As I write, my infant son is nestled against my breast. He entered this world seven weeks ago and has forever altered my life.

After years of consideration, my husband and I decided to embark upon this journey of parenthood recognizing it meant sacrifice, work, and joys beyond our understanding. Our relatively short journey so far has consisted of a series of joys and hardships. Beginning with the joy of finding out I was pregnant and the agony of morning sickness all day for four months. Then the indescribable pain of labor and the equally indescribable elation of seeing, hearing and touching our son for the first time. And now the chronic state of fatigue from lack of sleep and constant infant care to the rapture of seeing a smile on his face. Our son came into my life and took it over.

I often find myself reflecting on how lucky I was to plan a pregnancy, carry it to term and give birth to a baby who will be raised lovingly by two parents and a slew of friends and relatives. I chose this path for my life willingly and happily, on my own time, and with great forethought. I rest assured in the knowledge that this was the right choice for me and my family.

Prior to entering this new life of parenthood, I was a mental health therapist working with preschoolers, mostly foster children, with severe behavioral and emotional problems. Most of my time was spent with their natural parents who were attempting to be reunited with them after losing custody due to various levels of abuse and neglect. This is a difficult population to work with, but the potential rewards for society are great, and I love the work. I loved the challenge just as I loved the challenge of working with women at A Woman’s Choice Clinic for a number of years. The population of clients at the clinic is my population.

We are the population of women in their childbearing years who have CHOICES about our reproduction. We are free to choose what is best for us at this moment in our lives. I value this freedom because it allows us to be equal participants in a world where women are generally the primary caretakers, if not sole caretakers, of their children. In the absence of CHOICE, women are disempowered socially and emotionally. They are forced not only to carry unwanted pregnancies, but to have unwanted children, most of whom they will raise themselves. This can create financial, relational and emotional difficulties that last a lifetime.

Women must be trusted, as I was, to make their own decisions about when and if to become parents. I am thankful that I live in a nation where a I have reproductive CHOICE and that I chose to exercise it and become a parent. I am thankful that women have babies everyday because they choose to do so.

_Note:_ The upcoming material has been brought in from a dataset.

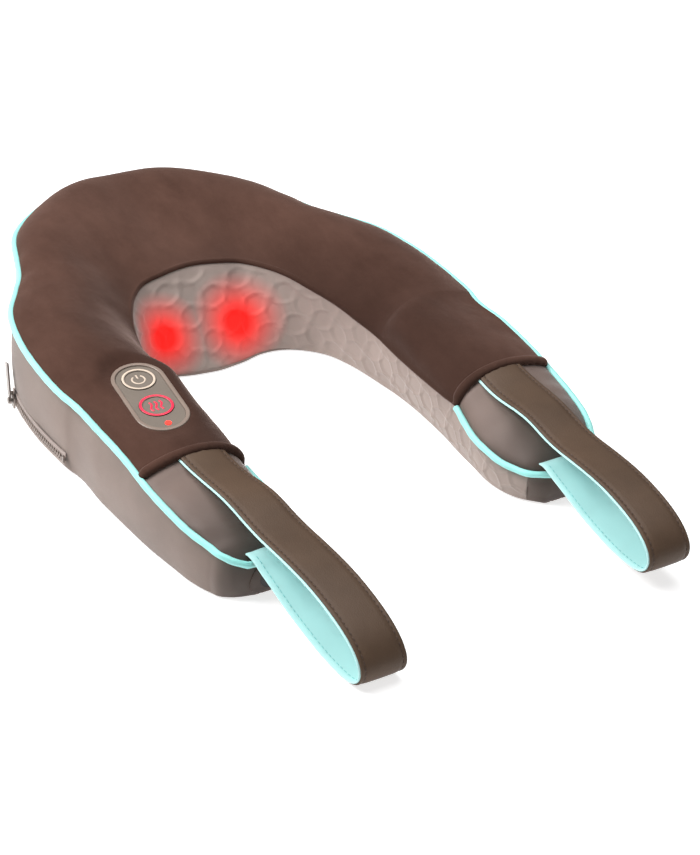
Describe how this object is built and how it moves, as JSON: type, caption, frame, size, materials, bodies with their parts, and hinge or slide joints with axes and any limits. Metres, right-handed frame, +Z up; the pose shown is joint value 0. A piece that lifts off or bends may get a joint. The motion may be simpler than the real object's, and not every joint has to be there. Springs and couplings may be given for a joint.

I am thankful that 1.5 million women a year exercise their right to abort pregnancies they choose not to carry.

I am thankful, but not complacent. I recognize that in the current political and social climate, exercising our right to choose is not always easy and it is not well protected. Those of us who believe wholeheartedly in the right to choose must continue to fight to retain it. We must continue to support women who make the difficult decision to abort. We must continue to support mothers, natural and adoptive. We must continue to talk about the importance of control over our own reproduction and the need to maintain it.